Pour recréer en laboratoire des conditions de stress, Ciaran Murphy-Royal s’appuie sur de jeunes souris qui doivent vivre en l’absence de leur mère quelques heures par jour pendant 10 jours.
Cette carence de soins maternels intervient dans une période critique de développement cérébral pour les rongeurs, l’équivalent chez l’enfant d’un âge de 3 à 7 ans.
Mais les effets de ce stress ne s’observent pas immédiatement. Ils apparaissent plutôt deux mois plus tard.

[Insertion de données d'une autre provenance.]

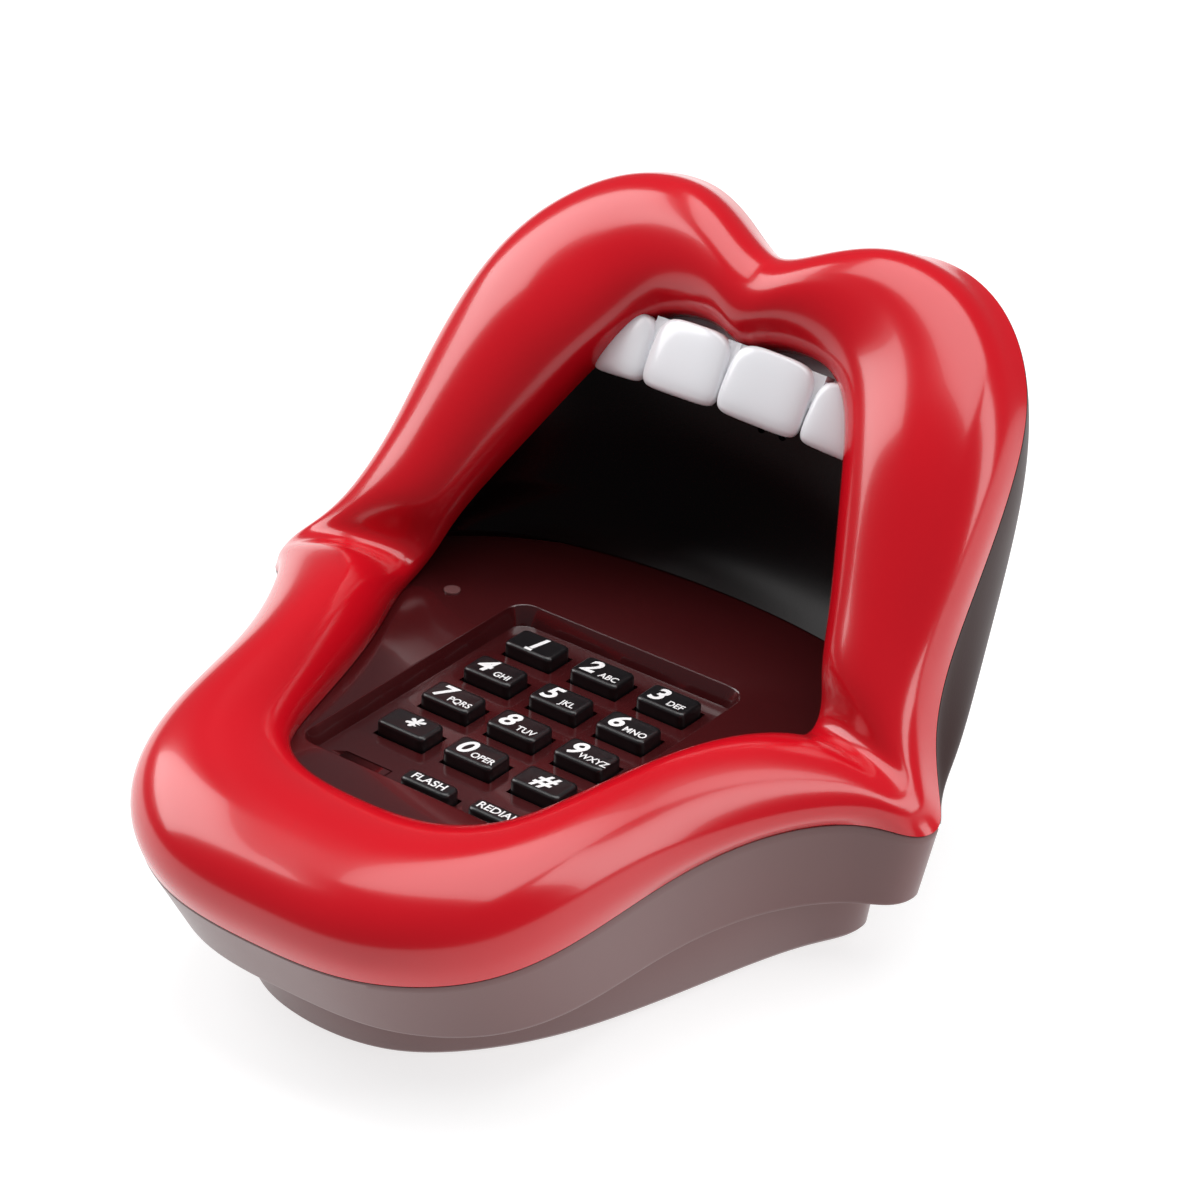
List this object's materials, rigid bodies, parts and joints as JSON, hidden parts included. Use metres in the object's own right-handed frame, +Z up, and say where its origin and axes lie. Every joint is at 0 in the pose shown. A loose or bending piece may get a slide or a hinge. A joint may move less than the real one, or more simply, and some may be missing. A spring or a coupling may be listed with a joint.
{
  "type": "novelty telephone",
  "caption": "Glossy red open-mouth novelty telephone: full lips, white upper teeth, push-button keypad in the lower jaw and a brown casing on a narrower foot.",
  "frame": {"origin": "on the table, under the middle of the phone's bounding box", "axes": "X to the right as seen from the front, Y to the back, Z up; the lower lip and keypad point to -Y"},
  "size_m": [0.1872, 0.212, 0.1285],
  "materials": {
    "red_plastic": "high gloss",
    "brown_plastic": "satin gloss",
    "dark_brown_plastic": "satin gloss",
    "maroon_plastic": "gloss",
    "black_plastic": "high gloss",
    "tooth_plastic": "gloss",
    "key_plastic": "gloss",
    "lens_plastic": "clear",
    "part_plastic": "matt",
    "grey_rubber": "matt",
    "board": "satin",
    "screw_steel": "zinc plated",
    "bare_metal": "satin",
    "brass_sheet": "bright"
  },
  "bodies": {
    "casing": {"lip_ring": "red_plastic", "bottom_shell": "brown_plastic", "back_shell": "dark_brown_plastic", "keypad_plate": "maroon_plastic", "throat_liner": "black_plastic", "upper_teeth": "tooth_plastic", "led_lens": "lens_plastic", "dome_mat": "grey_rubber", "keypad_board": "board", "main_board": "board", "board_screws": "screw_steel", "receiver_capsule": "bare_metal", "receiver_cable": "part_plastic", "microphone_capsule": "bare_metal", "ringer_disc": "brass_sheet", "hook_spring": "screw_steel", "hook_switch": "part_plastic", "ballast_weight": "bare_metal", "line_jack": "part_plastic", "ringer_switch_body": "part_plastic", "tone_switch_body": "part_plastic", "foot_pads": "grey_rubber", "base_screws": "screw_steel", "back_screws": "screw_steel"},
    "key_1_body": {"key_1": "key_plastic"},
    "key_2_body": {"key_2": "key_plastic"},
    "key_3_body": {"key_3": "key_plastic"},
    "key_4_body": {"key_4": "key_plastic"},
    "key_5_body": {"key_5": "key_plastic"},
    "key_6_body": {"key_6": "key_plastic"},
    "key_7_body": {"key_7": "key_plastic"},
    "key_8_body": {"key_8": "key_plastic"},
    "key_9_body": {"key_9": "key_plastic"},
    "key_star_body": {"key_star": "key_plastic"},
    "key_0_body": {"key_0": "key_plastic"},
    "key_hash_body": {"key_hash": "key_plastic"},
    "key_flash_body": {"key_flash": "key_plastic"},
    "key_redial_body": {"key_redial": "key_plastic"},
    "plunger": {"hook_plunger": "part_plastic"},
    "ringer_slider": {"ringer_switch_knob": "part_plastic"},
    "tone_slider": {"tone_switch_knob": "part_plastic"}
  },
  "joints": [
    {"name": "key_1_press", "type": "slide", "parent": "casing", "child": "key_1_body", "axis": [0, -0.068, -0.9977], "range_m": [0, 0.0018], "stiffness_N_per_m": 400, "springref_m": -0.001},
    {"name": "key_2_press", "type": "slide", "parent": "casing", "child": "key_2_body", "axis": [0, -0.068, -0.9977], "range_m": [0, 0.0018], "stiffness_N_per_m": 400, "springref_m": -0.001},
    {"name": "key_3_press", "type": "slide", "parent": "casing", "child": "key_3_body", "axis": [0, -0.068, -0.9977], "range_m": [0, 0.0018], "stiffness_N_per_m": 400, "springref_m": -0.001},
    {"name": "key_4_press", "type": "slide", "parent": "casing", "child": "key_4_body", "axis": [0, -0.068, -0.9977], "range_m": [0, 0.0018], "stiffness_N_per_m": 400, "springref_m": -0.001},
    {"name": "key_5_press", "type": "slide", "parent": "casing", "child": "key_5_body", "axis": [0, -0.068, -0.9977], "range_m": [0, 0.0018], "stiffness_N_per_m": 400, "springref_m": -0.001},
    {"name": "key_6_press", "type": "slide", "parent": "casing", "child": "key_6_body", "axis": [0, -0.068, -0.9977], "range_m": [0, 0.0018], "stiffness_N_per_m": 400, "springref_m": -0.001},
    {"name": "key_7_press", "type": "slide", "parent": "casing", "child": "key_7_body", "axis": [0, -0.068, -0.9977], "range_m": [0, 0.0018], "stiffness_N_per_m": 400, "springref_m": -0.001},
    {"name": "key_8_press", "type": "slide", "parent": "casing", "child": "key_8_body", "axis": [0, -0.068, -0.9977], "range_m": [0, 0.0018], "stiffness_N_per_m": 400, "springref_m": -0.001},
    {"name": "key_9_press", "type": "slide", "parent": "casing", "child": "key_9_body", "axis": [0, -0.068, -0.9977], "range_m": [0, 0.0018], "stiffness_N_per_m": 400, "springref_m": -0.001},
    {"name": "key_star_press", "type": "slide", "parent": "casing", "child": "key_star_body", "axis": [0, -0.068, -0.9977], "range_m": [0, 0.0018], "stiffness_N_per_m": 400, "springref_m": -0.001},
    {"name": "key_0_press", "type": "slide", "parent": "casing", "child": "key_0_body", "axis": [0, -0.068, -0.9977], "range_m": [0, 0.0018], "stiffness_N_per_m": 400, "springref_m": -0.001},
    {"name": "key_hash_press", "type": "slide", "parent": "casing", "child": "key_hash_body", "axis": [0, -0.068, -0.9977], "range_m": [0, 0.0018], "stiffness_N_per_m": 400, "springref_m": -0.001},
    {"name": "key_flash_press", "type": "slide", "parent": "casing", "child": "key_flash_body", "axis": [0, -0.068, -0.9977], "range_m": [0, 0.0018], "stiffness_N_per_m": 400, "springref_m": -0.001},
    {"name": "key_redial_press", "type": "slide", "parent": "casing", "child": "key_redial_body", "axis": [0, -0.068, -0.9977], "range_m": [0, 0.0018], "stiffness_N_per_m": 400, "springref_m": -0.001},
    {"name": "hook_plunger_out", "type": "slide", "parent": "casing", "child": "plunger", "axis": [0, 0, -1], "range_m": [0, 0.003], "stiffness_N_per_m": 150, "springref_m": 0.007, "deforming": ["hook_spring"]},
    {"name": "ringer_switch_slide", "type": "slide", "parent": "casing", "child": "ringer_slider", "axis": [1, 0, 0], "range_m": [0, 0.004]},
    {"name": "tone_switch_slide", "type": "slide", "parent": "casing", "child": "tone_slider", "axis": [1, 0, 0], "range_m": [0, 0.004]}
  ]
}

« Une fois rendues jeunes adultes, les souris sont plus peureuses et réagissent plus négativement face à des événements indésirables. Elles montrent clairement des signes de déficience cognitive que ce soit au niveau de l’apprentissage ou de la mémoire », dit le chercheur.
La force des souvenirs stressants
Chez les personnes dépressives, les médecins remarquent souvent des troubles du sommeil associés.

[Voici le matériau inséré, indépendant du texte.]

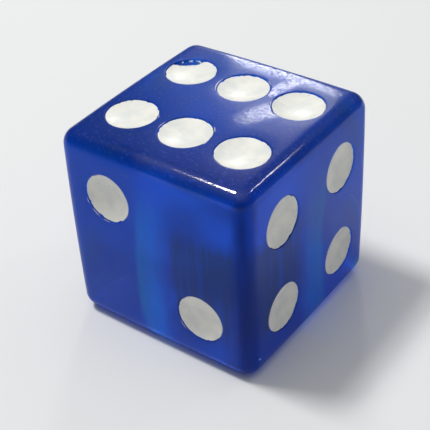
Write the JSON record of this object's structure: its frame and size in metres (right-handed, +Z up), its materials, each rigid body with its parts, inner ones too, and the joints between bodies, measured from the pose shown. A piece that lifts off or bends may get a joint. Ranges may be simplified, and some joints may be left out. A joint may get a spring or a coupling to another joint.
{
  "type": "casino die",
  "caption": "Translucent blue six-sided die with rounded edges and dished white enamelled pips, for table games of chance.",
  "frame": {"origin": "on the resting face, under the middle of the die", "axes": "+Z up, out of the face with six pips; +X out of the face with four pips; -Y out of the face with two pips"},
  "size_m": [0.019, 0.019, 0.0191],
  "materials": {
    "blue_resin": "gloss",
    "white_enamel": "satin"
  },
  "bodies": {
    "root": {"die_body": "blue_resin", "one_pip": "white_enamel", "two_pip_1": "white_enamel", "two_pip_2": "white_enamel", "three_pip_1": "white_enamel", "three_pip_2": "white_enamel", "three_pip_3": "white_enamel", "four_pip_1": "white_enamel", "four_pip_2": "white_enamel", "four_pip_3": "white_enamel", "four_pip_4": "white_enamel", "five_pip_1": "white_enamel", "five_pip_2": "white_enamel", "five_pip_3": "white_enamel", "five_pip_4": "white_enamel", "five_pip_5": "white_enamel", "six_pip_1": "white_enamel", "six_pip_2": "white_enamel", "six_pip_3": "white_enamel", "six_pip_4": "white_enamel", "six_pip_5": "white_enamel", "six_pip_6": "white_enamel"}
  },
  "joints": []
}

Chez les souris qui ont souffert de stress chronique, c’est la même chose. Les données les plus récentes de l’équipe du chercheur suggèrent qu’après un stress, les mâles sont beaucoup plus actifs pendant la journée et la nuit et ont des
insomnies, tandis que les femelles sont beaucoup moins actives sont hypersomniaques, c’est-à-dire qu’elles dorment trop.

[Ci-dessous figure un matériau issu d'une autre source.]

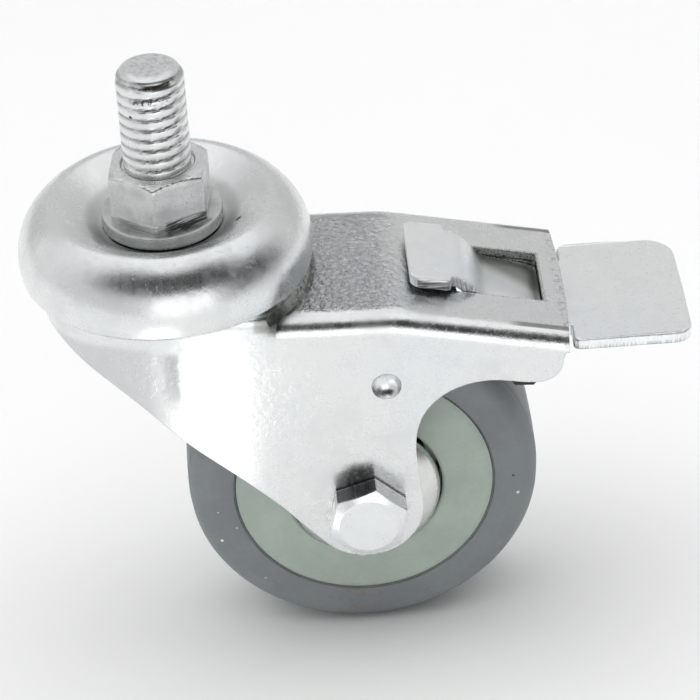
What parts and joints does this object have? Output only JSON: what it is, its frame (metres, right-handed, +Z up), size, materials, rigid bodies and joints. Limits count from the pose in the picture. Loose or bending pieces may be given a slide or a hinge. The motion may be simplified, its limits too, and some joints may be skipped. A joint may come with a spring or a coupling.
{
  "type": "swivel castor",
  "caption": "Small threaded-stem swivel castor with a grey wheel, a double ball race head and a foot brake.",
  "frame": {"origin": "on the stem axis in the mounting shoulder, the top face of the hexagon", "axes": "+Z up along the stem, +X towards the trailing wheel and the foot plate, +Y along the axle away from the bolt head"},
  "size_m": [0.0922, 0.0437, 0.0909],
  "materials": {
    "stem_steel": "bright zinc plated turned steel",
    "pressed_zinc": "bright zinc plated pressed steel",
    "ball_steel": "polished bearing steel",
    "race_steel": "ground bearing steel",
    "tyre_grey": "grey non-marking rubber, satin",
    "hub_grey": "grey-green moulded plastic, satin",
    "cage_plastic": "natural moulded plastic",
    "bolt_zinc": "zinc plated fastener",
    "insert_nylon": "blue nylon locking ring",
    "lever_zinc": "bright zinc plated pressed steel",
    "shoe_plastic": "black moulded plastic"
  },
  "bodies": {
    "stem_body": {"threaded_stem": "stem_steel", "upper_cup": "pressed_zinc", "lower_race": "race_steel"},
    "swivel": {"fork": "pressed_zinc", "near_dust_cap": "pressed_zinc", "far_dust_cap": "pressed_zinc", "axle_sleeve": "race_steel", "bearing_inner_ring": "race_steel", "axle_bolt": "bolt_zinc", "axle_washer": "bolt_zinc", "axle_nut": "bolt_zinc", "nut_insert": "insert_nylon"},
    "wheel": {"tyre": "tyre_grey", "hub_core": "hub_grey", "bearing_outer_ring": "race_steel"},
    "wheel_ball_ring": {"bearing_balls": "ball_steel", "bearing_cage": "cage_plastic"},
    "upper_ball_ring": {"upper_balls": "ball_steel"},
    "lower_ball_ring": {"lower_balls": "ball_steel"},
    "brake": {"brake_lever": "lever_zinc", "brake_shoe": "shoe_plastic"}
  },
  "joints": [
    {"name": "swivel", "type": "hinge", "parent": "stem_body", "child": "swivel", "pos_m": [0, 0, 0], "axis": [0, 0, 1], "continuous": true},
    {"name": "wheel_roll", "type": "hinge", "parent": "swivel", "child": "wheel", "pos_m": [0.02508, 0, -0.05089], "axis": [0, 1, 0], "continuous": true},
    {"name": "wheel_balls", "type": "hinge", "parent": "swivel", "child": "wheel_ball_ring", "pos_m": [0.02508, 0, -0.05089], "axis": [0, 1, 0], "continuous": true},
    {"name": "upper_balls", "type": "hinge", "parent": "stem_body", "child": "upper_ball_ring", "pos_m": [0, 0, 0], "axis": [0, 0, 1], "continuous": true},
    {"name": "lower_balls", "type": "hinge", "parent": "stem_body", "child": "lower_ball_ring", "pos_m": [0, 0, 0], "axis": [0, 0, 1], "continuous": true},
    {"name": "brake_pedal", "type": "hinge", "parent": "swivel", "child": "brake", "pos_m": [0.0288, 0, -0.0301], "axis": [0, 1, 0], "range_deg": [0, 4.5]}
  ],
  "couplings": [
    {"joint": "upper_balls", "follows": "swivel", "ratio": 0.5},
    {"joint": "lower_balls", "follows": "swivel", "ratio": 0.5},
    {"joint": "wheel_balls", "follows": "wheel_roll", "ratio": 0.62}
  ]
}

Chez ces souris, Ciaran Murphy-Royal et ses collègues se sont intéressés aux effets de la corticostérone, l’hormone du stress chez les rongeurs (l’équivalent du cortisol chez l’humain), sur le cerveau.
« Dans l’une de nos études, nous avons pu montrer que les astrocytes jouent le rôle d’un détecteur du stress très sensible et relaient l’information directement au cerveau. Et, ce qui est remarquable, c’est qu’en inhibant les récepteurs de stress sur ces cellules, les souris, exposées au stress durant leur enfance, retrouvent un sommeil normal et des capacités standards d’apprentissage et de mémoire. »
Une belle avancée scientifique, mais qui n’a aucune application clinique pour le moment.
Chez l’humain, le défi de contrecarrer les effets du stress chronique subi à un jeune âge s’avère plus complexe que chez les rongeurs, notamment parce que les récepteurs de stress se retrouvent sur de nombreuses autres cellules que les astrocytes.
La recherche à la croisée des chemins
L’équipe de Ciaran Murphy-Royal est désormais à la croisée des chemins : elle essaie de comprendre quels changements moléculaires s’opèrent et quelles voies de signalisation sont empruntées lorsque les astrocytes sont activés par des hormones de stress.
Pour identifier des cibles thérapeutiques plus précises, l’équipe envisage maintenant de collaborer avec d’autres équipes spécialisées en biologie moléculaire.
« Dans le laboratoire, nous aimerions évaluer les impacts sur les astrocytes des thérapies existantes comme les antidépresseurs pour soigner la dépression. Nous supposons que les astrocytes sont affectés et que cela pourrait être une voie à explorer pour améliorer l’efficacité de ces thérapies », dit Ciaran Murphy-Royal.
Et, ses étudiants vont plus loin encore : ils souhaiteraient tester des drogues psychédéliques (LSD, kétamine, psilocybine, etc.) et déterminer si cela modifie le fonctionnement des astrocytes et si, ultimement, cela a des conséquences sur la dépression.
À les entendre, on devine que le chercheur et son équipe ne manqueront pas d’idées pour débusquer de nouvelles cibles permettant d’atténuer les conséquences négatives du stress.
L’astrocyte, un acteur de premier plan
Dans une perspective publiée dans la revue Nature Neuroscience, Ciaran Murphy-Royal et deux de ses collègues de l’Université de Washington à Saint-Louis offrent un vent de fraîcheur au rôle joué par les astrocytes.
Longtemps, les scientifiques ont cru que ces cellules non neuronales étaient des acteurs secondaires, de simples soutiens aux synapses.
Le trio scientifique pense plutôt que les astrocytes sont des partenaires actifs qui aident les neurones à remplir leurs fonctions.
Ils agissent comme des détecteurs incontournables, sensibles aux variations des niveaux d’insuline, de glucose, d’oxygène ou de corticostérone par exemple, et sont capables de moduler le volume de l’activité neuronale en conséquence.